GOAL:
Every line with the word "before" in it should be extracted from the data that follows.

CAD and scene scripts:
---+---

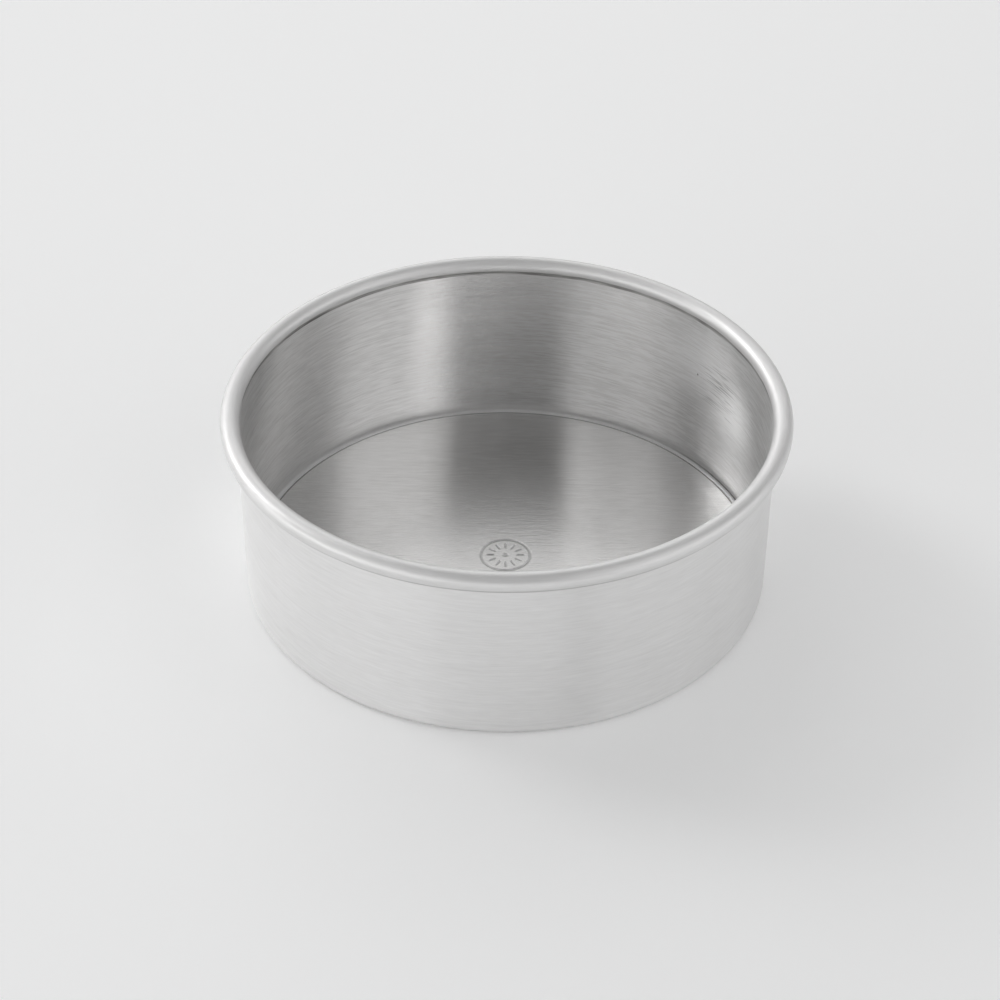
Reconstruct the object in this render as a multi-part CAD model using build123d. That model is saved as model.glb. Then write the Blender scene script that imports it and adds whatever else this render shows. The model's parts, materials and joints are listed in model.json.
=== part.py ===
from build123d import *
from math import acos, asin, ceil, degrees, floor
import os

# Round cake tin with a loose base, in millimetres.
# The origin is the centre of the underside, and +Z runs up the axis of the tin.

# Tin body, one piece of sheet
inner_diameter = 150.0
tin_height = 57.0
sheet_thickness = 0.8
rim_bead_diameter = 5.5
bead_overhang = 0.3
curl_end_gap = 0.3
bend_inner_radius = 1.2
ledge_width = 7.0

# Loose base, a disc punched from flat sheet
base_thickness = 1.0
base_bend_clearance = 0.2
roll_over_width = 0.8
roll_over_drop = 0.3
lower_edge_chamfer = 0.1

# Mark pressed into the middle of the base
mark_depth = 0.15
mark_dimple_diameter = 2.0
mark_ring_diameter = 14.4
mark_ring_width = 0.6
mark_ray_count = 12
mark_ray_length = 2.6
mark_ray_width = 0.5
mark_ray_ring_gap = 1.2

# Small rounds are turned as flats of this many degrees, so that the part meshes lightly.
flat_angle = 30.0

# Places that the two pieces share
inner_radius = inner_diameter / 2
ledge_top = sheet_thickness
bend_start_radius = inner_radius - bend_inner_radius
ledge_hole_radius = inner_radius - ledge_width
base_top = ledge_top + base_thickness
base_radius = bend_start_radius - base_bend_clearance


def flats(centre, radius, start, end):
    """An arc as chords that meet at its two ends and at multiples of the flat angle."""
    low, high = sorted((start / flat_angle, end / flat_angle))
    corners = [low, *range(floor(low) + 1, ceil(high)), high]
    if end < start:
        corners.reverse()
    arc = CenterArc(centre, radius, start, end - start)
    shares = [(corner * flat_angle - start) / (end - start) for corner in corners]
    return Polyline(*(arc @ share for share in shares))


def turn(outline_edges):
    """Close the edges of an outline in radius and height, and turn it about the tin's axis."""
    with BuildPart() as turned:
        with BuildSketch(Plane.XZ):
            with BuildLine():
                add(outline_edges)
            make_face()
        revolve(axis=Axis.Z)
    return turned.part


def tin_body():
    """Inturned ledge, bend, straight wall and outward curl, all in one sheet section."""
    curl_outer = rim_bead_diameter / 2
    curl_inner = curl_outer - sheet_thickness
    curl_centre = (inner_radius + curl_outer - bead_overhang, tin_height - curl_outer)
    bend_outer = bend_inner_radius + sheet_thickness
    bend_centre = (bend_start_radius, ledge_top + bend_inner_radius)
    wall_outer_radius = inner_radius + sheet_thickness

    # The curl's two faces leave the wall's two faces below its middle, in a crease inside.
    inside_angle = 180 + degrees(acos((curl_centre[0] - inner_radius) / curl_outer))
    outside_angle = 180 + degrees(acos((curl_centre[0] - wall_outer_radius) / curl_inner))

    # The curl stops where its end would come within the gap of the wall.
    curl_end_offset = curl_centre[0] - wall_outer_radius - curl_end_gap
    curl_end_angle = -degrees(acos(-curl_end_offset / curl_outer))

    ledge_upper = Line((ledge_hole_radius, ledge_top), (bend_start_radius, ledge_top))
    bend_inside = flats(bend_centre, bend_inner_radius, -90, 0)
    curl_outside = flats(curl_centre, curl_outer, inside_angle, curl_end_angle)
    wall_inside = Line(bend_inside @ 1, curl_outside @ 0)
    curl_inside = flats(curl_centre, curl_inner, outside_angle, curl_end_angle)
    curl_end = Line(curl_outside @ 1, curl_inside @ 1)
    wall_outside = Line(curl_inside @ 0, (wall_outer_radius, bend_centre[1]))
    bend_outside = flats(bend_centre, bend_outer, 0, -90)
    ledge_lower = Line(bend_outside @ 1, (ledge_hole_radius, 0))
    ledge_edge = Line(ledge_lower @ 1, ledge_upper @ 0)

    return turn([
        ledge_upper, bend_inside, wall_inside, curl_outside, curl_end,
        curl_inside, wall_outside, bend_outside, ledge_lower, ledge_edge,
    ])


def loose_base():
    """Flat disc that lies on the ledge, with a punched edge and a pressed mark."""
    roll_start = base_radius - roll_over_width
    roll_radius = (roll_over_width ** 2 + roll_over_drop ** 2) / (2 * roll_over_drop)
    roll_centre = (roll_start, base_top - roll_radius)
    roll_end_angle = 90 - degrees(asin(roll_over_width / roll_radius))
    ring_radius = mark_ring_diameter / 2
    ring_inside = ring_radius - mark_ring_width / 2
    ring_outside = ring_radius + mark_ring_width / 2
    groove_bottom = base_top - mark_depth
    ray_middle_radius = ring_inside - mark_ray_ring_gap - mark_ray_length / 2

    underside = Line((0, ledge_top), (base_radius - lower_edge_chamfer, ledge_top))
    chamfer_edge = Line(underside @ 1, (base_radius, ledge_top + lower_edge_chamfer))
    roll_over = flats(roll_centre, roll_radius, 90, roll_end_angle)
    punched_edge = Line(chamfer_edge @ 1, roll_over @ 1)
    outer_face = Line(roll_over @ 0, (ring_outside, base_top))
    ring_groove = Polyline(outer_face @ 1, (ring_radius, groove_bottom), (ring_inside, base_top))
    inner_face = Line(ring_groove @ 1, (mark_dimple_diameter / 2, base_top))
    dimple = TangentArc((0, groove_bottom), inner_face @ 1, tangent=(1, 0))
    axis_line = Line(dimple @ 0, underside @ 0)

    disc = turn([
        underside, chamfer_edge, punched_edge, roll_over, outer_face,
        ring_groove, inner_face, dimple, axis_line,
    ])

    with BuildPart() as rays:
        with BuildSketch(Plane.XY.offset(base_top)):
            with PolarLocations(ray_middle_radius, mark_ray_count):
                SlotOverall(mark_ray_length, mark_ray_width)
        extrude(amount=-mark_depth)
    return disc - rays.part


def write_step(solid, name):
    """One file for each piece, named after it."""
    solid.label = name
    export_step(solid, f"parts/{name}.step")


os.makedirs("parts", exist_ok=True)
write_step(tin_body(), "tin_body")
write_step(loose_base(), "loose_base")
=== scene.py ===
import json
from math import acos, asin, cos, degrees, hypot, pi, radians, sin, sqrt
import bmesh
import bpy
from mathutils import Matrix, Vector


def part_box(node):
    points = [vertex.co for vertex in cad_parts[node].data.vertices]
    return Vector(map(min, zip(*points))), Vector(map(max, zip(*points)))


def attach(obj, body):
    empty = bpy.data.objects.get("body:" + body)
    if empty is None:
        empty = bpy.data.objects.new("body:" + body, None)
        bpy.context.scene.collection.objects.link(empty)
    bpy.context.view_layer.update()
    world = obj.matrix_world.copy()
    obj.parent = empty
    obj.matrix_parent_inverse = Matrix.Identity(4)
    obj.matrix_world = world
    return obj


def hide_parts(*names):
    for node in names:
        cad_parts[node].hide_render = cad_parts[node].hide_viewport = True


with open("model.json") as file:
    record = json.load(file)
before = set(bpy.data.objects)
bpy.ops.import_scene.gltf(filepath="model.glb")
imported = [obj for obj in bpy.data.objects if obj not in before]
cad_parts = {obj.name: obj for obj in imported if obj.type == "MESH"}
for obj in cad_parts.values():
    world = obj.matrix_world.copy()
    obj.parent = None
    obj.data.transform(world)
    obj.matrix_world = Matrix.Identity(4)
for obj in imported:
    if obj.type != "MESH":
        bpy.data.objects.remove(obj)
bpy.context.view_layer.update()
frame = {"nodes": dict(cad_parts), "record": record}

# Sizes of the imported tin, in metres
mm = 0.001
tin_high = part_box("tin_body")[1]
base_low, base_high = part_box("loose_base")
mounts = {mount["name"]: mount for mount in frame["record"]["mounts"]}
bore = mounts["mould_bore"]
inner_radius = bore["dims"]["r_mm"] * mm
tin_height = tin_high.z
rim_radius = tin_high.x
ledge_top = base_low.z
base_top = base_high.z
base_radius = base_high.x
sheet = ledge_top
bore_half_length = bore["dims"]["length_mm"] * mm / 2
bore_bottom = bore["pos_m"][2] - bore_half_length
crease_height = bore["pos_m"][2] + bore_half_length
bend_inner = bore_bottom - ledge_top
wall_outer_radius = inner_radius + sheet

# The rim's curl touches the rim's outside and top, and passes through the crease on the wall.
curl_reach = rim_radius - inner_radius
curl_rise = tin_height - crease_height
curl_outer = curl_reach + curl_rise - sqrt(2 * curl_reach * curl_rise)
curl_inner = curl_outer - sheet
curl_centre = (rim_radius - curl_outer, tin_height - curl_outer)
ledge_hole_radius = min(hypot(v.co.x, v.co.y) for v in frame["nodes"]["tin_body"].data.vertices)

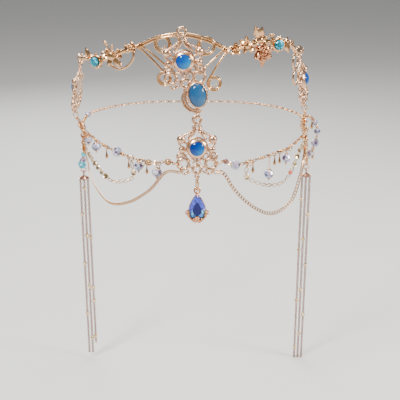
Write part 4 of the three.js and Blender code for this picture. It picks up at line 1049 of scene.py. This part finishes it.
def bead_chain(name):
    line, made = hung(name)
    skip = [(line.length * s - 0.8 * r, line.length * s + 0.8 * r)
            for s, drop, r in CRYSTALS[name] if not drop]
    links(made, line, -LAP, line.length + LAP, 3.4, 2.3, 0.52, 90, skip=skip)
    disc = [(0, -0.3), (1.8, -0.3), (2.15, 0.1), (1.7, 0.5), (1.1, 0.4), (0.7, 0.8), (0, 0.9)]
    forms = {"disc": (lathe(disc, 20), moved(0, 0, 0.5)), "ball": (ball(1.35, 14), moved()),
             "ring": (torus(1.9, 0.4, 22), moved(0, -0.6, 0))}
    for kind, share in ((kind, share) for kind, shares in STRUNG[name].items() for share in shares):
        if kind == "stick":
            made.add(stick_form(), moved(*(line.share(share) + DOWN * 0.4)))
        else:
            made.add(forms[kind][0], facing_out(line, share) @ forms[kind][1])
    for share, drop, radius in CRYSTALS[name]:
        p = line.share(share)
        if drop:
            made.add(sweep([p, p + DOWN * (drop + radius + 0.2)], 0.3))
            made.add(ball(0.75, 10), moved(p.x, p.y, p.z - drop - radius - 0.6))
            made.add(lathe([(0, 0.5), (1.1, 0.1), (1.3, -0.35), (0, -0.4)], 14),
                     moved(p.x, p.y, p.z - drop + 0.86 * radius + 0.45))
            made.add(torus(0.75, 0.25, 14, 6), basis(ACROSS, UP, V((0, -1, 0)), p + DOWN * 0.9))
        else:
            for end_side in (-1, 1):
                cap = threaded(line, share) @ moved(0, 0, end_side * (0.86 * radius + 0.25))
                made.add(ball(0.85, 12, 0.5), cap)
    made.make(f"{name}_links", [f"{name}_chain"])
    for n, (share, drop, radius) in enumerate(CRYSTALS[name], 1):
        place = moved(*(line.share(share) + DOWN * drop)) if drop else threaded(line, share)
        crystal(f"{name}_gem_{n}", radius, 20 * n + len(name), place, [f"{name}_crystal_{n}"])


# Sequins: small cupped discs with rims, linked edge to edge.
SEQUIN = Sizes(pitch=5.0, share={"left": (0.32, 0.66), "right": (0.08, 0.52)})


def sequin_chain(name):
    line, made = hung(name)
    total = round(line.length / SEQUIN.pitch)
    pitch = line.length / total
    first, last = SEQUIN.share[name.split("_")[0]]
    disc = lathe([(0, 0.15), (1.0, 0.2), (1.7, 0.45), (2.0, 0.2), (1.95, -0.1), (1.5, -0.25), (0, -0.4)], 20)
    for i in range(total):
        d = (i + 0.5) * pitch
        place = seat_on(line, d - 0.5, d + 0.5, lean=True)
        share = d / line.length
        if first < share < last or i == total - 2:
            made.add(disc, place @ turned(14 * sin(2.1 * i), "X"))
        else:
            made.add(oval(4.4, 2.6, 0.6, 14, 6), place @ turned(20 * sin(1.7 * i), "X"))
    for i in range(total + 1):
        d = min(max(i * pitch, 0.3), line.length - 0.3)
        made.add(oval(2.4, 1.8, 0.45, 12, 6), seat_on(line, d - 0.3, d + 0.3) @ turned(90, "X"))
    made.make(f"{name}_discs", [f"{name}_chain"], IVORY)


# Curb chain: flat oval links that all lie turned the same way
def curb_chain(name):
    line, made = hung(name)
    shape = (2.9, 2.3, 0.6, 24) if name.startswith("left") else (3.7, 2.7, 0.62, 30)
    links(made, line, -LAP, line.length + LAP, *shape, count=14)
    made.make(f"{name}_links", [f"{name}_chain"])


for side in ("left", "right"):
    bead_chain(f"{side}_bead")
    sequin_chain(f"{side}_sequin")
    curb_chain(f"{side}_curb")


# Side chains with their strand of crystals, beads and foot rings
STRAND = route([SIDE["right"].share(0.17), *ROUTES["right_strand"], SIDE["right"].share(0.91)])
STRAND_CRYSTALS = [(0.36, 2.1), (0.52, 2.3), (0.7, 2.9), (0.88, 2.6)]
LEFT_BEADS = [(0.75, 2.1, (0.05, 0.5, 0.6)), (0.87, 2.3, None)]


def outwards(side):
    return lambda p: (-1 if side == "left" else 1, -0.6, 0)


def foot_of(side):
    return SIDE[side].share(1)


# Spare rings and short ends of chain that crowd the side chains where the swags join them
def cluster(made, line, side):
    chance = random.Random(8 if side == "left" else 9)
    for i in range(20):
        p = line.share(0.2 + 0.5 * i / 19)
        shift = V((chance.uniform(-1.6, 1.6), chance.uniform(-2.2, 1.6), chance.uniform(-1, 1)))
        place = moved(*(p + shift)) @ turned(chance.uniform(0, 180), "Z")
        place = place @ turned(chance.uniform(40, 140), "X")
        made.add(torus(chance.uniform(1.2, 1.9), 0.4, 16, 6), place)
        if i % 4 == 1:
            made.add(ball(1.2, 12), moved(*(p + V((-shift.x, shift.y - 0.6, 0)))))


def side_chain(side):
    line = SIDE[side]
    made = Piece()
    out = PLAQUES[side].to_3x3() @ V((0, 0, 1))
    made.add(ring_in(top_ring(side), DOWN, out))
    links(made, line, -0.4, line.length + 0.4, 3.6, 2.7, 0.7, 90, outwards(side), 14, 6)
    cluster(made, line, side)
    made.add(ring_in(foot_of(side) + DOWN * HANG.ring, DOWN, ACROSS, HANG.ring, HANG.wire))
    if side == "right":
        skip = [(STRAND.length * s - 0.85 * r, STRAND.length * s + 0.85 * r) for s, r in STRAND_CRYSTALS]
        links(made, STRAND, 0, STRAND.length, 3.0, 2.2, 0.55, 90, outwards(side), skip=skip)
        made.add(stick_form(), moved(*(STRAND.share(0.24) + DOWN * 0.4)))
        made.add(stick_form(), moved(*(STRAND.share(0.8) + V((0, -1.2, 0.4)))))
    else:
        spacer = lathe([(0, -0.5), (1.0, -0.35), (1.25, 0), (1.0, 0.35), (0, 0.5)], 14)
        for share in (0.7, 0.81, 0.93):
            made.add(spacer, moved(*line.share(share)))
    made.make(f"{side}_side_links", [f"{side}_side_chain"])


for side in ("left", "right"):
    side_chain(side)
for n, (share, radius) in enumerate(STRAND_CRYSTALS, 1):
    crystal(f"right_strand_gem_{n}", radius, 70 + n, threaded(STRAND, share), [f"right_strand_crystal_{n}"])
for n, (share, radius, color) in enumerate(LEFT_BEADS, 1):
    name, nodes = f"left_side_gem_{n}", [f"left_side_bead_{n}"]
    place = threaded(SIDE["left"], share)
    if color:
        bead(name, ball(radius, 20, 0.92), place, color, "turquoise_glass", nodes)
    else:
        crystal(name, radius, 90 + n, place, nodes)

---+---

TASK SOLUTION:
before = set(bpy.data.objects)
imported = [obj for obj in bpy.data.objects if obj not in before]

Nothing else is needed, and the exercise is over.